Traditionally, historians have regarded Parker as “either very bad or very, very mad,” or “just in the wrong place at the wrong time”. But in researching The Other Boleyn Girl, Gregory realised that “this is not a stupid woman, and this is not a mad woman… So what is this woman doing?” At the heart of the book is Gregory’s search for the motivations as to why Parker was driven to destroy her husband and go on to spy on three later queens: “I am settling on an interpretation that I am happy with, but the historical facts don’t give you an explanation as to why, as so often—especially with women’s history—you’re lucky if you get the events. You never get the motivation or much personality, unless the woman happens to be a queen, then you do get a bit more.

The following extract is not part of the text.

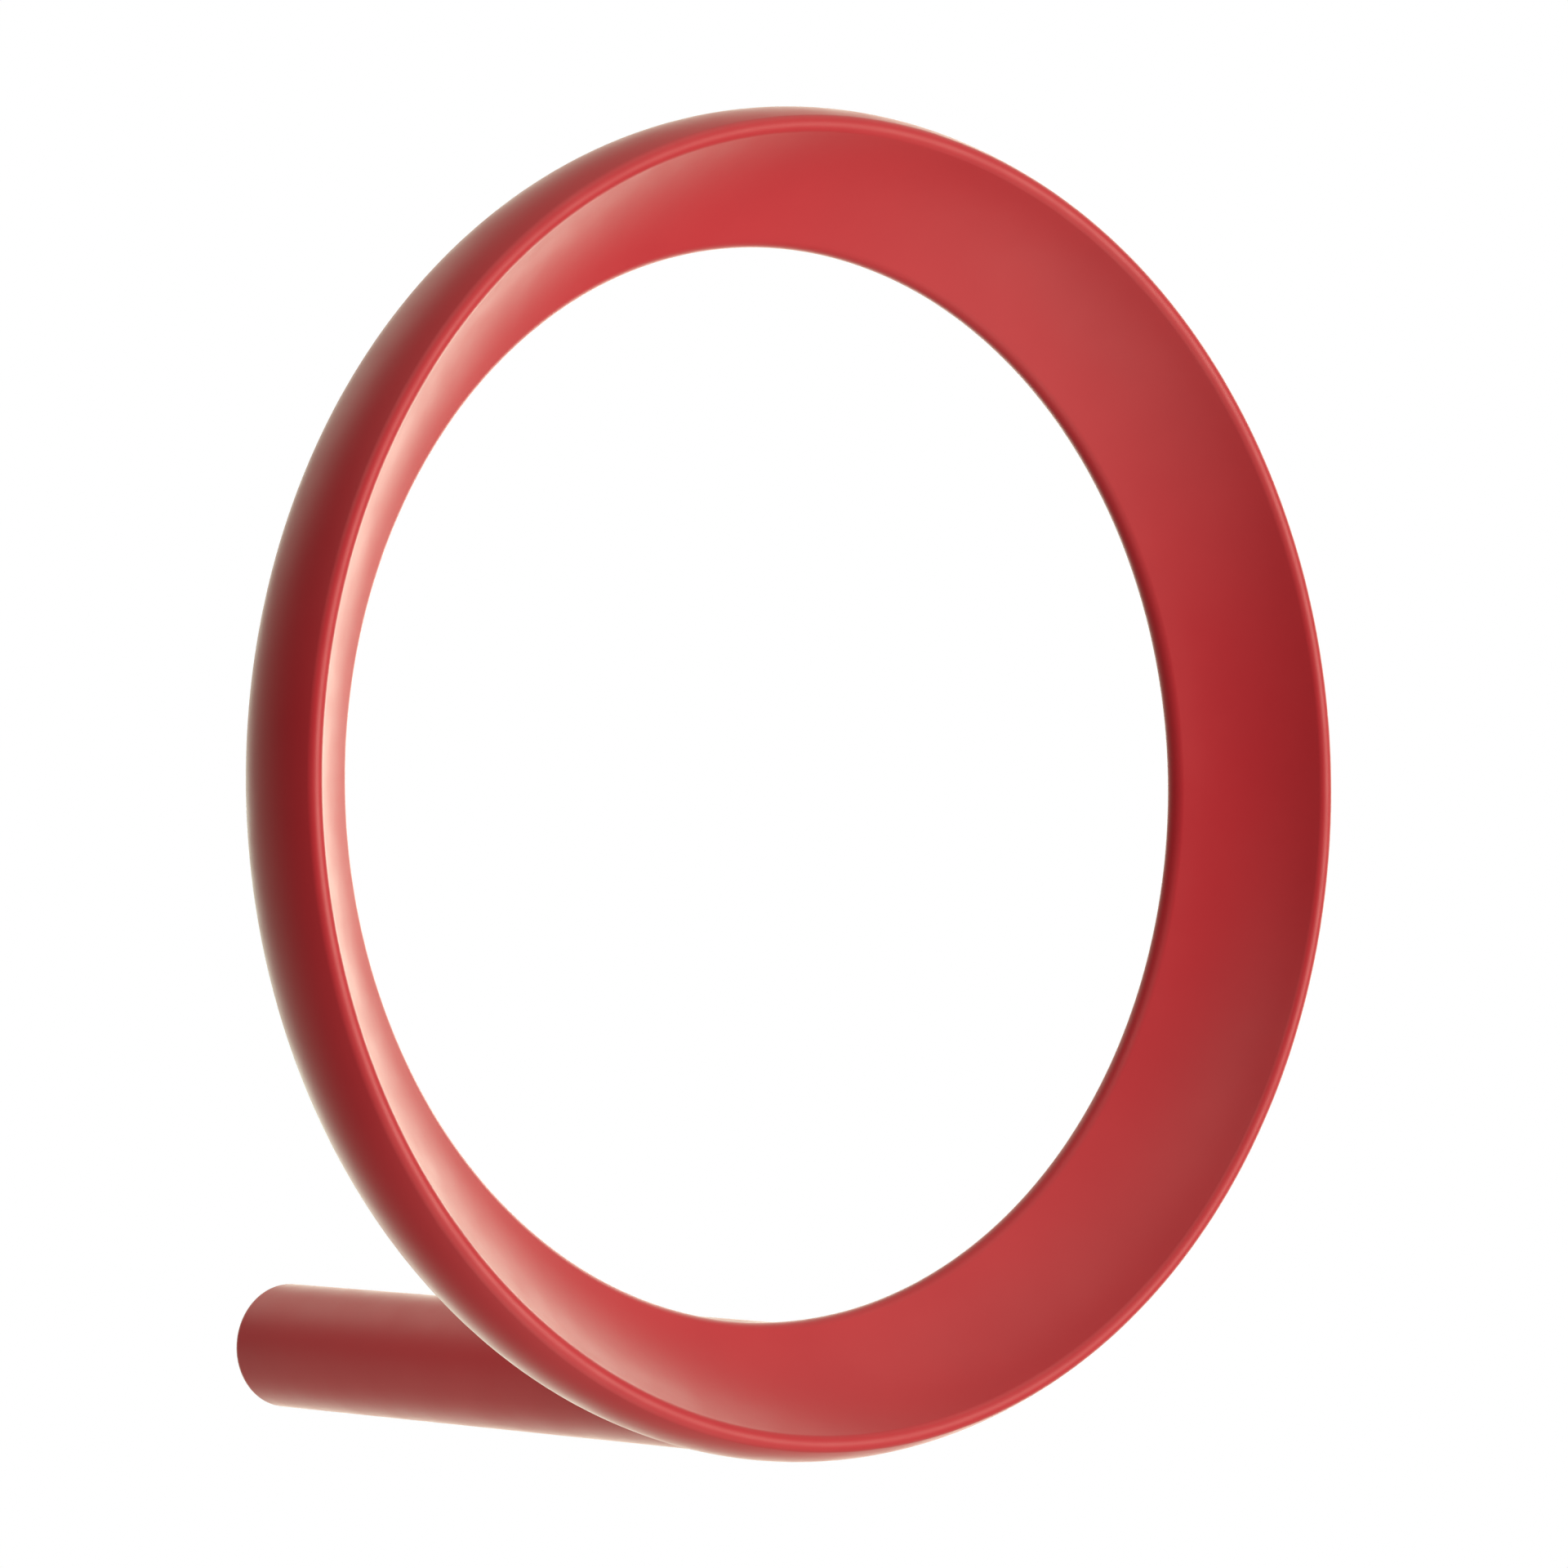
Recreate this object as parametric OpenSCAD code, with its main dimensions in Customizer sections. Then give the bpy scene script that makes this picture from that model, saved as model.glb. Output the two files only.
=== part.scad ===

But [Jane] is very little recorded, except in her witness statements.”

Jane Parker is really a sort of smoking gun... She’s partially responsible for the death of Anne and George Boleyn

In these, “you have her voice but it’s not her statement that she says and somebody copies down faithfully, it’s two or three steps away from her”. Gregory adds: “That’s all we have. She’s very unclear herself as to what she’s doing. And people around her at the time were very clear what she was doing, but never bothered to even ask why.”

That is “the trouble and the joy and the challenge” of a lot of women’s history, Gregory says. “People weren’t very interested in women, didn’t really record them. It’s not until the 20th century that people start thinking: ‘Hang on a minute. What were women doing at this time? What was this woman saying? What was she thinking? Why was she doing that?’”

The next two in the three-book deal will also focus on women whose stories Gregory has been “longing” to tell. One will be about a woman married into the royal Plantagenet family—marking a return to the Plantagenets for Gregory for the first time since 2014’s The King’s Curse—and back to the Tudors with the third title centring on a descendant of one of Catherine of Aragon’s ladies-in-waiting.

“I said [to HarperCollins], I’d like to do these three. And the response was: ‘Yes, absolutely.’ There’s a real sense that, if there’s something that I really want to write about, that’s what I should be working on. [And] it’s really lovely to be writing fiction about a historical character, straight off the back of my life’s [non-fiction] work, Normal Women (William Collins, 2023). The two parts inform each other so strongly.”